Modeling code records

━━━

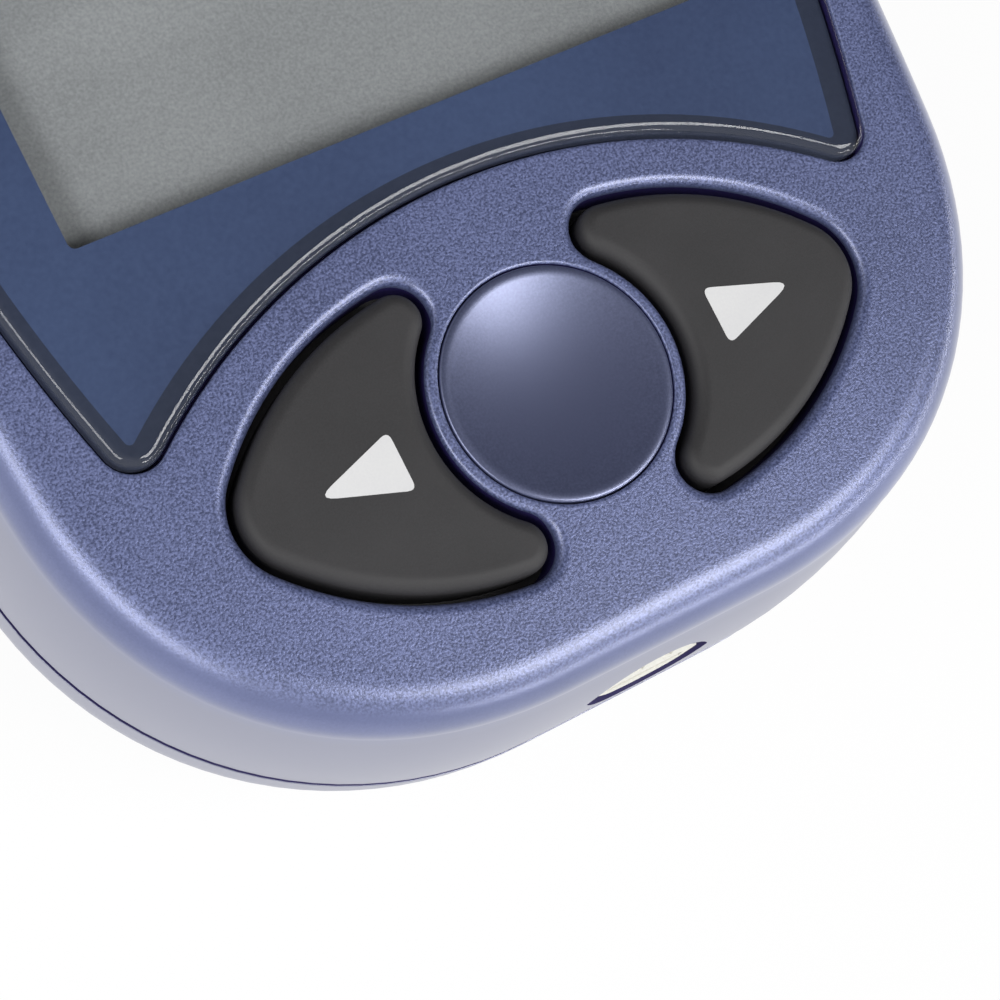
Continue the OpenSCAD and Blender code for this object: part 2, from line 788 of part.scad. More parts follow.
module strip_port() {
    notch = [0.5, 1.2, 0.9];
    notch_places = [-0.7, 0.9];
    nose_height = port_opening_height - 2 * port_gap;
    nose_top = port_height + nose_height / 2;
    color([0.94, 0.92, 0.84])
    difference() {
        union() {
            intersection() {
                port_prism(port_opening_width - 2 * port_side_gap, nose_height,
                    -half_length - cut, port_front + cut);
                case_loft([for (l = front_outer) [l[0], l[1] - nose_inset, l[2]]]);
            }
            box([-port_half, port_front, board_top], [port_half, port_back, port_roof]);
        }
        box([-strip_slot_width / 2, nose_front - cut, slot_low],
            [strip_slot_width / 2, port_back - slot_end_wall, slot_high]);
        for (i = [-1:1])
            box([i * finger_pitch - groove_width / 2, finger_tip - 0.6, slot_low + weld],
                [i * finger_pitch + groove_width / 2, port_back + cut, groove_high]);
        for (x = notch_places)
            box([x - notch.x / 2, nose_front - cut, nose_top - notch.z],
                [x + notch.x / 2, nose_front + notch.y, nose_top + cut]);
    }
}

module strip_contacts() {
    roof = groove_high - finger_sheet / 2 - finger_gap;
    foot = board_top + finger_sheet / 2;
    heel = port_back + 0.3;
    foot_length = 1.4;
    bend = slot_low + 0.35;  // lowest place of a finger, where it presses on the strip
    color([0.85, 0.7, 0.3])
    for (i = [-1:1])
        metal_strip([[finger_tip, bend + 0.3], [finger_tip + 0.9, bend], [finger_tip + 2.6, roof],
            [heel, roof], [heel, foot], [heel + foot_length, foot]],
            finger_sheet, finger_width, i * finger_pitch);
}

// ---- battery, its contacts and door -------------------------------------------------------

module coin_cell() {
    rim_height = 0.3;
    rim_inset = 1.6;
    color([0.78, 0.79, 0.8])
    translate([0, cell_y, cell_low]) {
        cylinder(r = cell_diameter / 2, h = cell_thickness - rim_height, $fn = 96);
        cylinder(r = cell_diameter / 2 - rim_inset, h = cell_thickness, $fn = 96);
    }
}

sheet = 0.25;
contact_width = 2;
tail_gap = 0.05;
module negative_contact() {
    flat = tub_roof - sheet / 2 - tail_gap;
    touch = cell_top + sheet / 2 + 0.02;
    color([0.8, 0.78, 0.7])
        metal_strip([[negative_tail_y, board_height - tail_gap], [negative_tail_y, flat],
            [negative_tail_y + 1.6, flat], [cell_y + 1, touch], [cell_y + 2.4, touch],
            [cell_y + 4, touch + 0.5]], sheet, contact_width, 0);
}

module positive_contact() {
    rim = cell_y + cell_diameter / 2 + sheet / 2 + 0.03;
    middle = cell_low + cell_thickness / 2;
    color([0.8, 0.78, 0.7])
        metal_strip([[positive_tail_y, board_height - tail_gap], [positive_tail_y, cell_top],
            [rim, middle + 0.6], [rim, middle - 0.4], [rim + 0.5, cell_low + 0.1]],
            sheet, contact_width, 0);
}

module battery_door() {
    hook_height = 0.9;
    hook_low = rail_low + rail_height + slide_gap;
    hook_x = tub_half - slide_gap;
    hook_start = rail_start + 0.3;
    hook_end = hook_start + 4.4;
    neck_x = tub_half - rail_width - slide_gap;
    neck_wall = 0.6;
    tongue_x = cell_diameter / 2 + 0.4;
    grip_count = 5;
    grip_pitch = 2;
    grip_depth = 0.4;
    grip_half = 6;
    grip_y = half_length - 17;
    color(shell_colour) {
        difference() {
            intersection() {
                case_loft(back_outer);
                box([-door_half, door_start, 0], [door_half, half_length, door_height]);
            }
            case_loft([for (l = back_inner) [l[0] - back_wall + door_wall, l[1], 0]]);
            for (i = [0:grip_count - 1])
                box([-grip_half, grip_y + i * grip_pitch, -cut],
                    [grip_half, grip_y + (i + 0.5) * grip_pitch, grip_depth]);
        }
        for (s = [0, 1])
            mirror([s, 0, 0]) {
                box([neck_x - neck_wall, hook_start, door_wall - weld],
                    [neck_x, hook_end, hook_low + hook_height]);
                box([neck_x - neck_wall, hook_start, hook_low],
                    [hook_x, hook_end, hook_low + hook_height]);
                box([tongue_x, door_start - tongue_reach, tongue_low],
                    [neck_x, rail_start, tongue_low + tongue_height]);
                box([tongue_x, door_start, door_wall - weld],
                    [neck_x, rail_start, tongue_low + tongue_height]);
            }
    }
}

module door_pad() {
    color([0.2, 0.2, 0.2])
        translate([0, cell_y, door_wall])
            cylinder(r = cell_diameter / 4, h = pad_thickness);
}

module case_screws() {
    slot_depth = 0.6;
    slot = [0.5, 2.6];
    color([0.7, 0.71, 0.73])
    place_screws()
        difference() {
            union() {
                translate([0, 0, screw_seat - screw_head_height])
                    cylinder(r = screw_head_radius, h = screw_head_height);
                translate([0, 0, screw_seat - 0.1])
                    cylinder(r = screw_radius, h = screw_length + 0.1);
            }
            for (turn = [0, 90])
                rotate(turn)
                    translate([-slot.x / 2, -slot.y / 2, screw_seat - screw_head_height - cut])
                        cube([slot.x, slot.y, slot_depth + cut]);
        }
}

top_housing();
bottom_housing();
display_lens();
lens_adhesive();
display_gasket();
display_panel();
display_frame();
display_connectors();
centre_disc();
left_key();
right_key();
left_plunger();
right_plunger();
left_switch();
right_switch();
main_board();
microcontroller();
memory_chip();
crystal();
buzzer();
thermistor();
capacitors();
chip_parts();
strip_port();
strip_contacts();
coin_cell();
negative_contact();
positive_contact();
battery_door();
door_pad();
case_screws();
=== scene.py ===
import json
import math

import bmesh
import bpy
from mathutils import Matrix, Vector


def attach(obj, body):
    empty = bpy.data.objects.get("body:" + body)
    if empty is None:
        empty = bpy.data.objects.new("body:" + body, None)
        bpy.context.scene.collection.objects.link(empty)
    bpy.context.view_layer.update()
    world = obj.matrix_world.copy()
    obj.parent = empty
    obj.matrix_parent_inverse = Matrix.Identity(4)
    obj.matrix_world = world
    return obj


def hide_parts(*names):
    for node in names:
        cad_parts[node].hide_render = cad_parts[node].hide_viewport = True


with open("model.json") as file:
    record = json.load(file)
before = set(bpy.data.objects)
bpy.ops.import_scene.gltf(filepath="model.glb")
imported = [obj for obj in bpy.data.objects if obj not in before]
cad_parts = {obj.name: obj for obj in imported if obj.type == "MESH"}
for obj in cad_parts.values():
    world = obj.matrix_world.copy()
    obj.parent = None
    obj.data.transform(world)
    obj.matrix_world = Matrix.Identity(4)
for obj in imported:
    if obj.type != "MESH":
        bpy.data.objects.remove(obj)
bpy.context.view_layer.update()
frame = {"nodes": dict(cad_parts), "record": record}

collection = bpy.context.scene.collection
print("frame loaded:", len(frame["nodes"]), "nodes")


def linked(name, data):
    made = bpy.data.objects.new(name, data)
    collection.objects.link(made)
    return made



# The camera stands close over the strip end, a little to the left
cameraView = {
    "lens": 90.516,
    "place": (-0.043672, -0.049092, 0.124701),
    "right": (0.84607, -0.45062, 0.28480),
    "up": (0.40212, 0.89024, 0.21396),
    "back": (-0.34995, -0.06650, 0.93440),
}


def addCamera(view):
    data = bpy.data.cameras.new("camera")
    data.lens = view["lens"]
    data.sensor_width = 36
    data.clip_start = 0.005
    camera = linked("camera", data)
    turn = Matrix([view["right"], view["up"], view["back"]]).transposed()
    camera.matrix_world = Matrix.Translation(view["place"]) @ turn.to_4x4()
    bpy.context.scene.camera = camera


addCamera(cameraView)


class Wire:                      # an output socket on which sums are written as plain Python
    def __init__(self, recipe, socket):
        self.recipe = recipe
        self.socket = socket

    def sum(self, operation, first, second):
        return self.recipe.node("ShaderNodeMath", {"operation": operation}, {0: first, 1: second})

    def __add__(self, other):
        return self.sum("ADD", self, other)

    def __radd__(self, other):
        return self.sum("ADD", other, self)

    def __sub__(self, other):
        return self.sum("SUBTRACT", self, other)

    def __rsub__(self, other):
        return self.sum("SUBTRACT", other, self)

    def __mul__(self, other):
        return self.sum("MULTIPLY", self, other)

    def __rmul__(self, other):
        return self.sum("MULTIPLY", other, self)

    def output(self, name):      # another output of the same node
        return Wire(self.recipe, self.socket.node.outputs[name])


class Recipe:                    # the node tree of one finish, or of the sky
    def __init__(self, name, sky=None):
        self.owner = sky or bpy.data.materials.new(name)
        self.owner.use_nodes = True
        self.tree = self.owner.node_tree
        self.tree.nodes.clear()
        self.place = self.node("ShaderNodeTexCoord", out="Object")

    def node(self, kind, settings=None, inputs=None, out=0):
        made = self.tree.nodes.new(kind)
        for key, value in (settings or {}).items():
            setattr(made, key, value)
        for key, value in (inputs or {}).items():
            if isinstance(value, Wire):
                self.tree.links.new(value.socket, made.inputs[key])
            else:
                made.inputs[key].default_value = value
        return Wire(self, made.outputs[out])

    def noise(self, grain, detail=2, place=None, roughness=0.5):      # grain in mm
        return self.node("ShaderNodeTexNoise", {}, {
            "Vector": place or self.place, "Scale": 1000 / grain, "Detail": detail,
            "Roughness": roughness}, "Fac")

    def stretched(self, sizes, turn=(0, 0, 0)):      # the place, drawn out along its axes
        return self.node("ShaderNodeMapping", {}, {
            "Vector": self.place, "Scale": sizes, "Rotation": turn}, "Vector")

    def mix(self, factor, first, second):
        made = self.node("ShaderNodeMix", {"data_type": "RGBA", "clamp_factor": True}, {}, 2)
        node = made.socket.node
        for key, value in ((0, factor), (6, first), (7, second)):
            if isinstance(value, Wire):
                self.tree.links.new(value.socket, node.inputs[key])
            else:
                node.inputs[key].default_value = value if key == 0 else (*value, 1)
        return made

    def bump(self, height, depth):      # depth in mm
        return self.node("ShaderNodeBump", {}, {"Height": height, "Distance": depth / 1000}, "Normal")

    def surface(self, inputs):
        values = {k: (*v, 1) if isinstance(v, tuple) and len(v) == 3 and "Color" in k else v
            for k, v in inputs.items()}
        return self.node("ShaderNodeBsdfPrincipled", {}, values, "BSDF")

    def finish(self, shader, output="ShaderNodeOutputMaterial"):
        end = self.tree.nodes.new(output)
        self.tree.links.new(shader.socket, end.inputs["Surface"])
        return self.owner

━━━

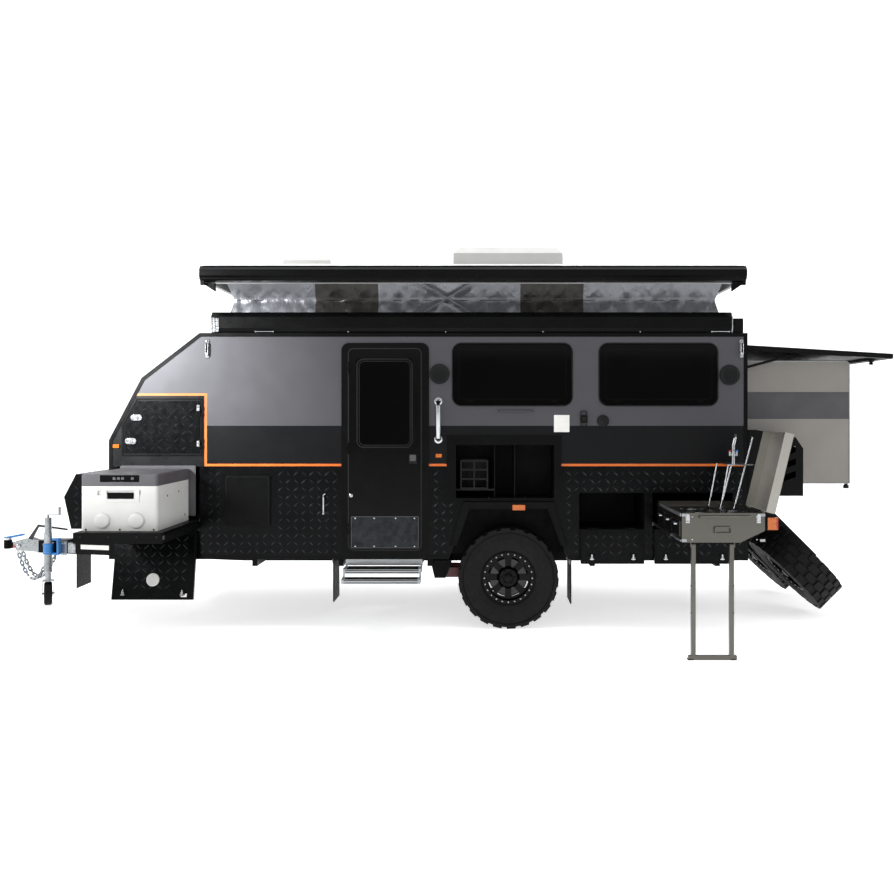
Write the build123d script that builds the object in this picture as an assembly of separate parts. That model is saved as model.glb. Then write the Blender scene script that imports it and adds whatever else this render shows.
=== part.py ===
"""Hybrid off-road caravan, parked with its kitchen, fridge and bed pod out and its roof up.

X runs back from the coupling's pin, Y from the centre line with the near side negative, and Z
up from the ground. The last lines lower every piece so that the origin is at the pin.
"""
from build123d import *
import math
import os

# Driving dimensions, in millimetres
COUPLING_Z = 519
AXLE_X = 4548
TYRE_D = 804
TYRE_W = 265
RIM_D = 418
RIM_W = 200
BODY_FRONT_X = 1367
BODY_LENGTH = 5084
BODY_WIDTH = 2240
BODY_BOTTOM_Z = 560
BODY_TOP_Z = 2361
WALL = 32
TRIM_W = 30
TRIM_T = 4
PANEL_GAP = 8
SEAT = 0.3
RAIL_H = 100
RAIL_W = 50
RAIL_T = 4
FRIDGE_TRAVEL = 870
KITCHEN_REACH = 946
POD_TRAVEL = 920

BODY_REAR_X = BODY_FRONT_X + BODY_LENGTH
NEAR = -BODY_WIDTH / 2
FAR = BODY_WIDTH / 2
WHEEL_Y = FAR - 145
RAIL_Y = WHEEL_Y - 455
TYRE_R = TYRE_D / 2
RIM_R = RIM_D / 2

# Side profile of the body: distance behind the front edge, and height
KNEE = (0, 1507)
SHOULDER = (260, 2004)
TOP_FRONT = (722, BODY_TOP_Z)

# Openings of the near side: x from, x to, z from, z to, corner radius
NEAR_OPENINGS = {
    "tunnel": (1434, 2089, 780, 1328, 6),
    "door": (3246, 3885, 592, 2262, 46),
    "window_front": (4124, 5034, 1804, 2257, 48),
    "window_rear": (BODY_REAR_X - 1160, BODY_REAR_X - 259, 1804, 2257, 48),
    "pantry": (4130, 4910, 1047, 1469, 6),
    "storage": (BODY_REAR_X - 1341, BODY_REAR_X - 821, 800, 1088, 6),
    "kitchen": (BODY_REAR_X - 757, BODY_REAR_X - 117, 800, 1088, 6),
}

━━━

*What is expected*
Your task is to quote exactly the lines beginning with the one that contains "imported = [obj" and ending with the one that contains "bpy.data.objects.remove(obj)", with nothing left out or added.

*Task output*
imported = [obj for obj in bpy.data.objects if obj not in before]
cad_parts = {obj.name: obj for obj in imported if obj.type == "MESH"}
for obj in cad_parts.values():
    world = obj.matrix_world.copy()
    obj.parent = None
    obj.data.transform(world)
    obj.matrix_world = Matrix.Identity(4)
for obj in imported:
    if obj.type != "MESH":
        bpy.data.objects.remove(obj)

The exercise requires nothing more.